━━━━━ Data section

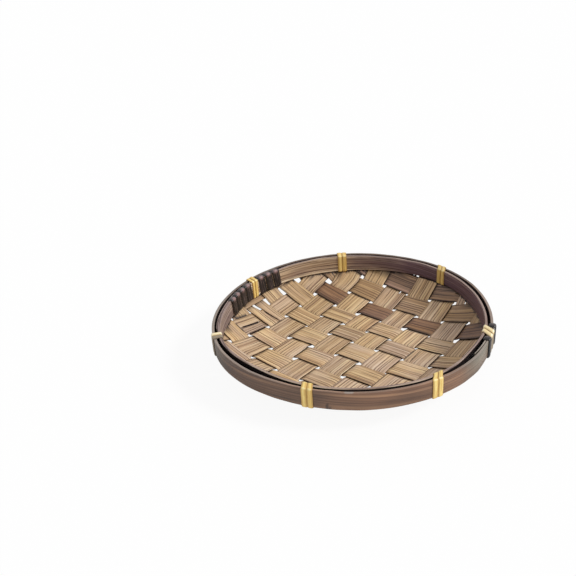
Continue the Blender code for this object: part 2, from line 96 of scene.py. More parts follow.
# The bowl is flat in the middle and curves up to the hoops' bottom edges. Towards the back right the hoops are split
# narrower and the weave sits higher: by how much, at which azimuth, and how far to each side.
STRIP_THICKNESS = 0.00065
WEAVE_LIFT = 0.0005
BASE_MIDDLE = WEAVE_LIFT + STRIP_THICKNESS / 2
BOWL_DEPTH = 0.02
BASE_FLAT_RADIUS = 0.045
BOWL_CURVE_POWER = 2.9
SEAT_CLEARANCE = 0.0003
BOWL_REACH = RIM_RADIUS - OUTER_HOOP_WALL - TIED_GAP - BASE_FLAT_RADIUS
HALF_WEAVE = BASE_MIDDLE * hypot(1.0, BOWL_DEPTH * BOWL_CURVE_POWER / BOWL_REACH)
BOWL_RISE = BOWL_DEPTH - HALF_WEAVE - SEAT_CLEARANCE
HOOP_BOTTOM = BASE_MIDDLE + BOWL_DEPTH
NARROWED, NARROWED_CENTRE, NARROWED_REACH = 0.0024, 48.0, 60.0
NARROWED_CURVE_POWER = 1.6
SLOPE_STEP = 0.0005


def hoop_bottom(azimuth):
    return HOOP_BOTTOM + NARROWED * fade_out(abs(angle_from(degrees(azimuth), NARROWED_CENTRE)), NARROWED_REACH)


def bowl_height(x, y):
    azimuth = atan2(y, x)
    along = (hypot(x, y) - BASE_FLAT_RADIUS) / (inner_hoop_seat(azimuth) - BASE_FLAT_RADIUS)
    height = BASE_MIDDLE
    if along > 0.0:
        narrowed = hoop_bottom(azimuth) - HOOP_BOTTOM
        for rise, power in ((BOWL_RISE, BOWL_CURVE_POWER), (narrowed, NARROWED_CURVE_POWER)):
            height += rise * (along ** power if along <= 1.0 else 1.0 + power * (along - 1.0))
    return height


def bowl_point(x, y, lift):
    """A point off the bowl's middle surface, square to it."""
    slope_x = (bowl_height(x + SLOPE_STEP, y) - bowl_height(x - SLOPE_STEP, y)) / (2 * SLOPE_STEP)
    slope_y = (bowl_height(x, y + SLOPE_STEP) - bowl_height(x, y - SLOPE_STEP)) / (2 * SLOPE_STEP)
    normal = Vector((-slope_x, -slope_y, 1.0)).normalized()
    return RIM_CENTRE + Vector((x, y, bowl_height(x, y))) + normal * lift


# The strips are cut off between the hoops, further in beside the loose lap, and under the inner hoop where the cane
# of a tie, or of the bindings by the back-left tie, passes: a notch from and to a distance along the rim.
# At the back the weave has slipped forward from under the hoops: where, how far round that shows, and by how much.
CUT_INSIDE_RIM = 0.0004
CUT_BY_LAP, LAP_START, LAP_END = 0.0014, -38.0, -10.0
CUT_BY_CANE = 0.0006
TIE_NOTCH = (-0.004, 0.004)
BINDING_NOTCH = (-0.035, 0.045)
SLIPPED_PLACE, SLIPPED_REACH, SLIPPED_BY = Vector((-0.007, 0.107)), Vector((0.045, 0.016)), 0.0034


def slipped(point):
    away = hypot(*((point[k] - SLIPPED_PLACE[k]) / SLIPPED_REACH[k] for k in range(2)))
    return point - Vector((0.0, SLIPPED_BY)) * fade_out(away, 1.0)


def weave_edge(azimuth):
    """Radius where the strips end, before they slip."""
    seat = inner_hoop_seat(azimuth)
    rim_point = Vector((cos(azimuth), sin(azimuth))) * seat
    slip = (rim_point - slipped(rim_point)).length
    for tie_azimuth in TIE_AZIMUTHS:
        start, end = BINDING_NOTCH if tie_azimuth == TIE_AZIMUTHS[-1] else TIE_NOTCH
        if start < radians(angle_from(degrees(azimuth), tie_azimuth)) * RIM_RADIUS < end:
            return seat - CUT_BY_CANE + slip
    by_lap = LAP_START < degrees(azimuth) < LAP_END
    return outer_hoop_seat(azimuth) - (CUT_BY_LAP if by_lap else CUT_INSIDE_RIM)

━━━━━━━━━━

**What is being asked**:
Take the lines above and print them exactly.

**Answer in full**:
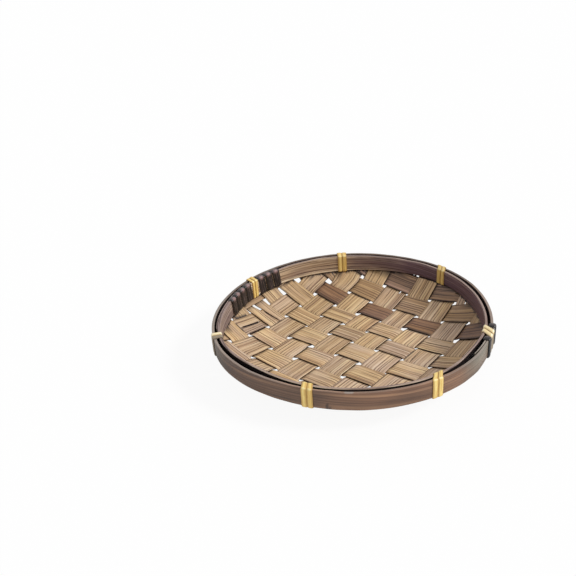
Continue the Blender code for this object: part 2, from line 96 of scene.py. More parts follow.
# The bowl is flat in the middle and curves up to the hoops' bottom edges. Towards the back right the hoops are split
# narrower and the weave sits higher: by how much, at which azimuth, and how far to each side.
STRIP_THICKNESS = 0.00065
WEAVE_LIFT = 0.0005
BASE_MIDDLE = WEAVE_LIFT + STRIP_THICKNESS / 2
BOWL_DEPTH = 0.02
BASE_FLAT_RADIUS = 0.045
BOWL_CURVE_POWER = 2.9
SEAT_CLEARANCE = 0.0003
BOWL_REACH = RIM_RADIUS - OUTER_HOOP_WALL - TIED_GAP - BASE_FLAT_RADIUS
HALF_WEAVE = BASE_MIDDLE * hypot(1.0, BOWL_DEPTH * BOWL_CURVE_POWER / BOWL_REACH)
BOWL_RISE = BOWL_DEPTH - HALF_WEAVE - SEAT_CLEARANCE
HOOP_BOTTOM = BASE_MIDDLE + BOWL_DEPTH
NARROWED, NARROWED_CENTRE, NARROWED_REACH = 0.0024, 48.0, 60.0
NARROWED_CURVE_POWER = 1.6
SLOPE_STEP = 0.0005


def hoop_bottom(azimuth):
    return HOOP_BOTTOM + NARROWED * fade_out(abs(angle_from(degrees(azimuth), NARROWED_CENTRE)), NARROWED_REACH)


def bowl_height(x, y):
    azimuth = atan2(y, x)
    along = (hypot(x, y) - BASE_FLAT_RADIUS) / (inner_hoop_seat(azimuth) - BASE_FLAT_RADIUS)
    height = BASE_MIDDLE
    if along > 0.0:
        narrowed = hoop_bottom(azimuth) - HOOP_BOTTOM
        for rise, power in ((BOWL_RISE, BOWL_CURVE_POWER), (narrowed, NARROWED_CURVE_POWER)):
            height += rise * (along ** power if along <= 1.0 else 1.0 + power * (along - 1.0))
    return height


def bowl_point(x, y, lift):
    """A point off the bowl's middle surface, square to it."""
    slope_x = (bowl_height(x + SLOPE_STEP, y) - bowl_height(x - SLOPE_STEP, y)) / (2 * SLOPE_STEP)
    slope_y = (bowl_height(x, y + SLOPE_STEP) - bowl_height(x, y - SLOPE_STEP)) / (2 * SLOPE_STEP)
    normal = Vector((-slope_x, -slope_y, 1.0)).normalized()
    return RIM_CENTRE + Vector((x, y, bowl_height(x, y))) + normal * lift


# The strips are cut off between the hoops, further in beside the loose lap, and under the inner hoop where the cane
# of a tie, or of the bindings by the back-left tie, passes: a notch from and to a distance along the rim.
# At the back the weave has slipped forward from under the hoops: where, how far round that shows, and by how much.
CUT_INSIDE_RIM = 0.0004
CUT_BY_LAP, LAP_START, LAP_END = 0.0014, -38.0, -10.0
CUT_BY_CANE = 0.0006
TIE_NOTCH = (-0.004, 0.004)
BINDING_NOTCH = (-0.035, 0.045)
SLIPPED_PLACE, SLIPPED_REACH, SLIPPED_BY = Vector((-0.007, 0.107)), Vector((0.045, 0.016)), 0.0034


def slipped(point):
    away = hypot(*((point[k] - SLIPPED_PLACE[k]) / SLIPPED_REACH[k] for k in range(2)))
    return point - Vector((0.0, SLIPPED_BY)) * fade_out(away, 1.0)


def weave_edge(azimuth):
    """Radius where the strips end, before they slip."""
    seat = inner_hoop_seat(azimuth)
    rim_point = Vector((cos(azimuth), sin(azimuth))) * seat
    slip = (rim_point - slipped(rim_point)).length
    for tie_azimuth in TIE_AZIMUTHS:
        start, end = BINDING_NOTCH if tie_azimuth == TIE_AZIMUTHS[-1] else TIE_NOTCH
        if start < radians(angle_from(degrees(azimuth), tie_azimuth)) * RIM_RADIUS < end:
            return seat - CUT_BY_CANE + slip
    by_lap = LAP_START < degrees(azimuth) < LAP_END
    return outer_hoop_seat(azimuth) - (CUT_BY_LAP if by_lap else CUT_INSIDE_RIM)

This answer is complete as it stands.